Copy out precisely the lines beginning at the line that contains "for side, word" and ending at the line that contains "imported = [obj", including both.
======
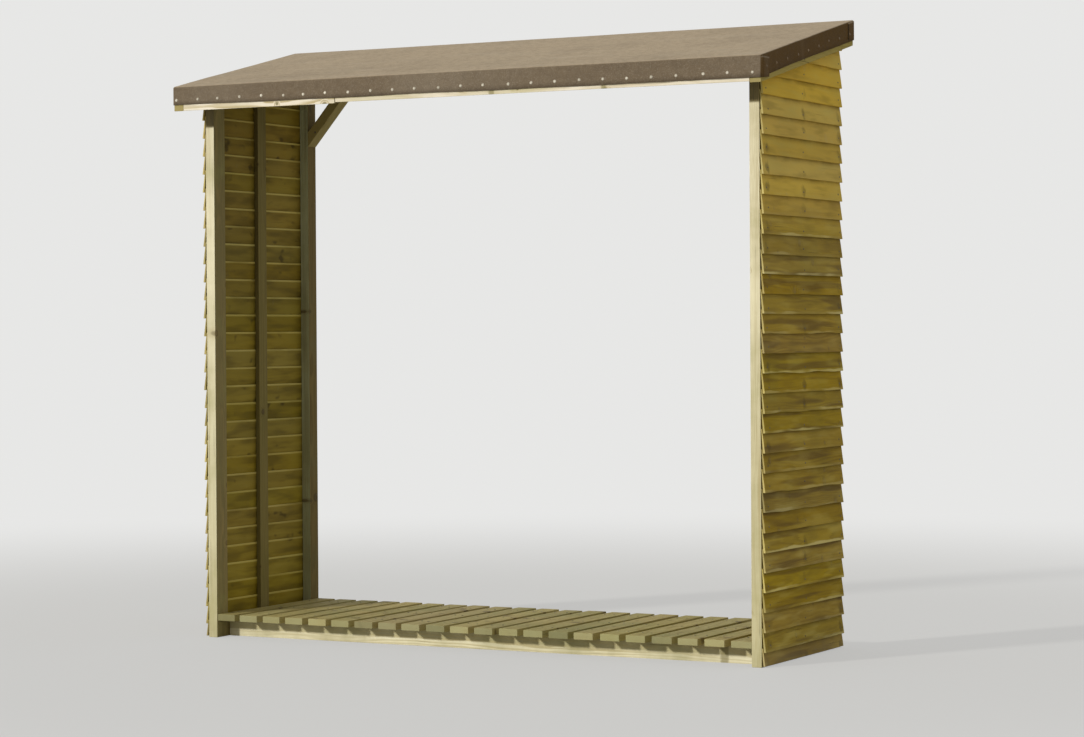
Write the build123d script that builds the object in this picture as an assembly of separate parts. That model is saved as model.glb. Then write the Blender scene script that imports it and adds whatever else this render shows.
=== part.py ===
from build123d import *
import math
import os

# A garden log store: two boarded side walls on light softwood frames, a slatted floor on bearers,
# a felted lean-to roof that falls to the front, and an open front and back.
# Millimetres. +X runs to the right, +Y to the back and +Z up. The origin is on the ground, midway
# between the roof's sides and midway between its front and back edges.

# Overall sizes, over the outer faces of the posts.
store_width = 1800.0
store_depth = 560.0
eave_height = 1566.0
roof_pitch = 13.1

# Side wall frames.
post_width = 30.0
front_post_depth = 57.0
back_post_depth = 45.0
stud_thickness = 14.0
stud_depth = 45.0
side_rail_height = 45.0

# Lapped boards of the side walls.
board_foot_thickness = 7.5
board_head_thickness = 3.0
board_height = 66.0
board_exposure = 53.7
board_lap_gap = 0.3
first_lap_height = 40.0
board_ground_gap = 4.0
smallest_board_piece = 14.0

# Slatted floor.
bearer_thickness = 38.0
bearer_height = 50.0
bearer_setback = 66.0
slat_width = 62.0
slat_thickness = 20.0
slat_count = 22

# Back rail and corner braces.
back_rail_height = 30.0
brace_width = 30.0
brace_drop = 187.0
brace_run = 165.0

# Roof.
front_overhang = 94.0
roof_rail_thickness = 33.0
roof_rail_height = 58.0
roof_rail_clearance = 0.4
rafter_thickness = 30.0
rafter_height = 45.0
roof_board_thickness = 11.0
roof_board_count = 7
roof_board_gap = 1.0
felt_thickness = 2.5
felt_flap_height = 58.0
felt_fold_radius = 4.0

arris = 1.5

# Sizes that follow from the ones above.
slope = math.tan(math.radians(roof_pitch))
plumb = 1 / math.cos(math.radians(roof_pitch))
rail_rise = roof_rail_height * plumb
deck_rise = rail_rise + roof_board_thickness * plumb
felt_rise = deck_rise + felt_thickness * plumb
outer_x = store_width / 2
inner_x = outer_x - post_width
lap_taper = (board_foot_thickness + board_lap_gap) * board_height / board_exposure
lap_lift = lap_taper - board_foot_thickness + board_head_thickness
lap_reach = lap_lift + board_foot_thickness
rail_inner_x = outer_x + lap_reach + roof_rail_clearance
rail_outer_x = rail_inner_x + roof_rail_thickness
roof_run = front_overhang + store_depth
roof_front_y = -roof_run / 2
roof_back_y = roof_run / 2
front_y = roof_front_y + front_overhang
back_y = roof_back_y
slat_top = bearer_height + slat_thickness


def roof_z(y):
    """Height of the roof frame's lower plane at depth y."""
    return eave_height + (y - roof_front_y) * slope


def eased(solid):
    """The piece with the sharp arrises of its sawn timber taken off."""
    return chamfer(solid.edges(), arris)


def block(x, y, z):
    """A squared timber between two corners, each given as (low, high) ranges."""
    size = [high - low for low, high in (x, y, z)]
    middle = [(high + low) / 2 for low, high in (x, y, z)]
    return Pos(*middle) * Box(*size)


def across(points, x):
    """A timber whose side outline in Y and Z runs across the store between two X places."""
    outline = make_face(Polyline(*points, close=True))
    return extrude(Plane.YZ.offset(x[0]) * outline, amount=x[1] - x[0])


def along(points, y):
    """A timber whose front outline in X and Z runs back between two Y places."""
    face_plane = Plane(origin=(0, y[0], 0), x_dir=(1, 0, 0), z_dir=(0, -1, 0))
    outline = make_face(Polyline(*points, close=True))
    return extrude(face_plane * outline, amount=-(y[1] - y[0]))


def pitched(x, y, rise):
    """A timber that follows the roof's pitch, with plumb ends, between two rises over its lower plane."""
    return across(
        [
            (y[0], roof_z(y[0]) + rise[0]),
            (y[1], roof_z(y[1]) + rise[0]),
            (y[1], roof_z(y[1]) + rise[1]),
            (y[0], roof_z(y[0]) + rise[1]),
        ],
        x,
    )


def span(side, near, far):
    """An X range from near to far of the middle, on the left (-1) or right (1) side."""
    return (near, far) if side > 0 else (-far, -near)


def front_post(side):
    """Corner post at the front. Its head is cut to the pitch and carries the roof boards."""
    back = front_y + front_post_depth
    outline = [
        (front_y, 0),
        (back, 0),
        (back, roof_z(back) + rail_rise),
        (front_y, roof_z(front_y) + rail_rise),
    ]
    return eased(across(outline, span(side, inner_x, outer_x)))


def back_post(side):
    """Corner post at the back. Its head stops under the roof frame's back rail."""
    front = back_y - back_post_depth
    outline = [(front, 0), (back_y, 0), (back_y, roof_z(back_y)), (front, roof_z(front))]
    return eased(across(outline, span(side, inner_x, outer_x)))


def bottom_rail(side):
    """Rail between the feet of the two posts."""
    y = (front_y + front_post_depth, back_y - back_post_depth)
    return eased(block(span(side, inner_x, outer_x), y, (0, side_rail_height)))


def top_rail(side):
    """Pitched rail between the heads of the two posts, under the roof boards."""
    y = (front_y + front_post_depth, back_y - back_post_depth)
    rise = (rail_rise - side_rail_height * plumb, rail_rise)
    return eased(pitched(span(side, inner_x, outer_x), y, rise))


def middle_stud(side):
    """Thin batten halfway back that the lapped boards are nailed to."""
    middle = (front_y + back_y) / 2
    y = (middle - stud_depth / 2, middle + stud_depth / 2)
    head = rail_rise - side_rail_height * plumb
    outline = [
        (y[0], side_rail_height),
        (y[1], side_rail_height),
        (y[1], roof_z(y[1]) + head),
        (y[0], roof_z(y[0]) + head),
    ]
    return eased(across(outline, span(side, outer_x - stud_thickness, outer_x)))


def lap_outline(side, bottom):
    """Section of one tapered board: its thin head lies on the posts, its thick foot on the board below."""
    top = bottom + board_height
    corners = [
        (outer_x + lap_lift, bottom),
        (outer_x + lap_reach, bottom),
        (outer_x + board_head_thickness, top),
        (outer_x, top),
    ]
    return [(side * x, z) for x, z in corners]


def cladding(side):
    """The lapped boards of one wall: the lowest ripped off the ground, the top ones cut to the pitch."""
    ceiling = pitched(
        span(side, outer_x, outer_x + lap_reach),
        (front_y, back_y),
        (-2 * eave_height, rail_rise - 1.0),
    )
    above_ground = block(
        span(side, outer_x, outer_x + lap_reach),
        (front_y, back_y),
        (board_ground_gap, 2 * eave_height),
    )
    boards = []
    bottom = first_lap_height - board_exposure
    while bottom < roof_z(back_y) + rail_rise - smallest_board_piece:
        board = along(lap_outline(side, bottom), (front_y, back_y))
        boards.append((board & above_ground & ceiling).solids()[0])
        bottom += board_exposure
    return Compound(children=boards)


def bearer(middle):
    """Floor bearer on edge between the two bottom rails."""
    y = (middle - bearer_thickness / 2, middle + bearer_thickness / 2)
    return eased(block((-inner_x, inner_x), y, (0, bearer_height)))


def floor_slats():
    """Floor slats that run from front to back, level with the posts' faces, over the bearers."""
    pitch = (2 * inner_x - slat_width) / (slat_count - 1)
    slats = []
    for number in range(slat_count):
        left = -inner_x + number * pitch
        slat = block((left, left + slat_width), (front_y, back_y), (bearer_height, slat_top))
        slats.append(eased(slat).solids()[0])
    return Compound(children=slats)


def back_top_rail():
    """Rail that ties the heads of the back posts, under the roof frame's back rail."""
    y = (back_y - back_post_depth, back_y)
    low = roof_z(y[0]) - back_rail_height
    outline = [(y[0], low), (y[1], low), (y[1], roof_z(y[1])), (y[0], roof_z(y[0]))]
    return eased(across(outline, (-inner_x, inner_x)))


def corner_brace(side):
    """Steep brace between a back post and the back top rail."""
    head = roof_z(back_y - back_post_depth) - back_rail_height
    foot = head - brace_drop
    length = math.hypot(brace_run, brace_drop)
    upright_cut = brace_width * length / brace_run
    level_cut = brace_width * length / brace_drop
    outline = [
        (side * inner_x, foot),
        (side * inner_x, foot + upright_cut),
        (side * (inner_x - brace_run + level_cut), head),
        (side * (inner_x - brace_run), head),
    ]
    return eased(along(outline, (back_y - back_post_depth, back_y)))


def roof_side_rail(side):
    """Roof frame side, outside the lapped boards, with its end grain showing at the front."""
    x = span(side, rail_inner_x, rail_outer_x)
    return eased(pitched(x, (roof_front_y, roof_back_y), (0, rail_rise)))


def roof_front_rail():
    """Roof frame front, between the two sides, which carries the overhanging eave."""
    y = (roof_front_y, roof_front_y + roof_rail_thickness)
    return eased(pitched((-rail_inner_x, rail_inner_x), y, (0, rail_rise)))


def roof_back_rail():
    """Roof frame back, which sits on the back posts between the two walls of boards."""
    y = (roof_back_y - roof_rail_thickness, roof_back_y)
    return eased(pitched((-outer_x, outer_x), y, (0, rail_rise)))


def middle_rafter():
    """Rafter under the middle of the roof boards, from the front rail to the back rail."""
    x = (-rafter_thickness / 2, rafter_thickness / 2)
    y = (roof_front_y + roof_rail_thickness, roof_back_y - roof_rail_thickness)
    return eased(pitched(x, y, (rail_rise - rafter_height * plumb, rail_rise)))


def roof_boards():
    """Roof boards that run from side to side over the frame."""
    width = (roof_run + roof_board_gap) / roof_board_count
    boards = []
    for number in range(roof_board_count):
        front = roof_front_y + number * width
        y = (front, front + width - roof_board_gap)
        board = pitched((-rail_outer_x, rail_outer_x), y, (rail_rise, deck_rise))
        boards.append(board.solids()[0])
    return Compound(children=boards)


def roof_felt():
    """Roofing felt: one sheet over the boards, turned down over all four edges of the roof frame."""
    t = felt_thickness
    sheet = pitched(
        (-rail_outer_x - t, rail_outer_x + t),
        (roof_front_y - t, roof_back_y + t),
        (felt_rise - felt_flap_height, felt_rise),
    )
    top_edges = sheet.faces().sort_by(Axis.Z)[-1].edges()
    sheet = fillet(top_edges, felt_fold_radius)
    frame = pitched(
        (-rail_outer_x, rail_outer_x),
        (roof_front_y, roof_back_y),
        (felt_rise - 2 * felt_flap_height, deck_rise),
    )
    return sheet - frame


pieces = {
    "front_bearer": bearer(front_y + bearer_setback + bearer_thickness / 2),
    "middle_bearer": bearer((front_y + back_y) / 2),
    "back_bearer": bearer(back_y - bearer_setback - bearer_thickness / 2),
    "floor_slats": floor_slats(),
    "back_top_rail": back_top_rail(),
    "roof_front_rail": roof_front_rail(),
    "roof_back_rail": roof_back_rail(),
    "middle_rafter": middle_rafter(),
    "roof_boards": roof_boards(),
    "roof_felt": roof_felt(),
}
for side, word in ((-1, "left"), (1, "right")):
    pieces[word + "_front_post"] = front_post(side)
    pieces[word + "_back_post"] = back_post(side)
    pieces[word + "_middle_stud"] = middle_stud(side)
    pieces[word + "_bottom_rail"] = bottom_rail(side)
    pieces[word + "_top_rail"] = top_rail(side)
    pieces[word + "_cladding"] = cladding(side)
    pieces[word + "_corner_brace"] = corner_brace(side)
    pieces["roof_" + word + "_rail"] = roof_side_rail(side)

os.makedirs("parts", exist_ok=True)
for name, piece in pieces.items():
    export_step(piece, "parts/" + name + ".step")
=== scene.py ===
import math
import random

import bmesh
import bpy
from mathutils import Matrix, Vector, noise


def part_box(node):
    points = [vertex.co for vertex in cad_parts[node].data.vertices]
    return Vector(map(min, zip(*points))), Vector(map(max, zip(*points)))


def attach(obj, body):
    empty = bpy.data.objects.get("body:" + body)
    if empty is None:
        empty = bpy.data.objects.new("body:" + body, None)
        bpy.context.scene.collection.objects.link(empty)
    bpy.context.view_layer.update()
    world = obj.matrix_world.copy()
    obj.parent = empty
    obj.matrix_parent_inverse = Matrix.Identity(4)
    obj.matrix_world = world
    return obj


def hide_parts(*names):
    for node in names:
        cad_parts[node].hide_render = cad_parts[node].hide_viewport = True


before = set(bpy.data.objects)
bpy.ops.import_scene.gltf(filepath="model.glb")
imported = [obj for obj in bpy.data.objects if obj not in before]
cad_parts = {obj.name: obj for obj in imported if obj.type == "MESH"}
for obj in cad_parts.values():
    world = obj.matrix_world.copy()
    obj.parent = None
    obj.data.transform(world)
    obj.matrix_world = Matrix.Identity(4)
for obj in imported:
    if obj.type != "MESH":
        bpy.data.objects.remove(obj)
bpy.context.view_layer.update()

# The view: the store seen from the right of its open front, from about waist height, through a
# long lens, so that its uprights stay nearly parallel.
camera_place = (3.9555, -7.1991, 0.9137)
camera_turn = math.radians(28.1027)
camera_lift = math.radians(-0.6979)
camera_lean = math.radians(-0.3211)
lens = bpy.data.cameras.new("view")
lens.sensor_fit = "HORIZONTAL"
lens.sensor_width = 36.0
lens.lens = 93.736
lens.shift_x = -0.00037
lens.shift_y = -0.00415
lens.clip_end = 100.0
view = bpy.data.objects.new("view", lens)
bpy.context.scene.collection.objects.link(view)
view.matrix_world = (
    Matrix.Translation(camera_place)
    @ Matrix.Rotation(camera_turn, 4, "Z")
    @ Matrix.Rotation(math.pi / 2 + camera_lift, 4, "X")
    @ Matrix.Rotation(camera_lean, 4, "Z")
)
bpy.context.scene.camera = view
bpy.context.scene.view_settings.view_transform = "Standard"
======
→ **Result for this task**
for side, word in ((-1, "left"), (1, "right")):
    pieces[word + "_front_post"] = front_post(side)
    pieces[word + "_back_post"] = back_post(side)
    pieces[word + "_middle_stud"] = middle_stud(side)
    pieces[word + "_bottom_rail"] = bottom_rail(side)
    pieces[word + "_top_rail"] = top_rail(side)
    pieces[word + "_cladding"] = cladding(side)
    pieces[word + "_corner_brace"] = corner_brace(side)
    pieces["roof_" + word + "_rail"] = roof_side_rail(side)

os.makedirs("parts", exist_ok=True)
for name, piece in pieces.items():
    export_step(piece, "parts/" + name + ".step")
=== scene.py ===
import math
import random

import bmesh
import bpy
from mathutils import Matrix, Vector, noise


def part_box(node):
    points = [vertex.co for vertex in cad_parts[node].data.vertices]
    return Vector(map(min, zip(*points))), Vector(map(max, zip(*points)))


def attach(obj, body):
    empty = bpy.data.objects.get("body:" + body)
    if empty is None:
        empty = bpy.data.objects.new("body:" + body, None)
        bpy.context.scene.collection.objects.link(empty)
    bpy.context.view_layer.update()
    world = obj.matrix_world.copy()
    obj.parent = empty
    obj.matrix_parent_inverse = Matrix.Identity(4)
    obj.matrix_world = world
    return obj


def hide_parts(*names):
    for node in names:
        cad_parts[node].hide_render = cad_parts[node].hide_viewport = True


before = set(bpy.data.objects)
bpy.ops.import_scene.gltf(filepath="model.glb")
imported = [obj for obj in bpy.data.objects if obj not in before]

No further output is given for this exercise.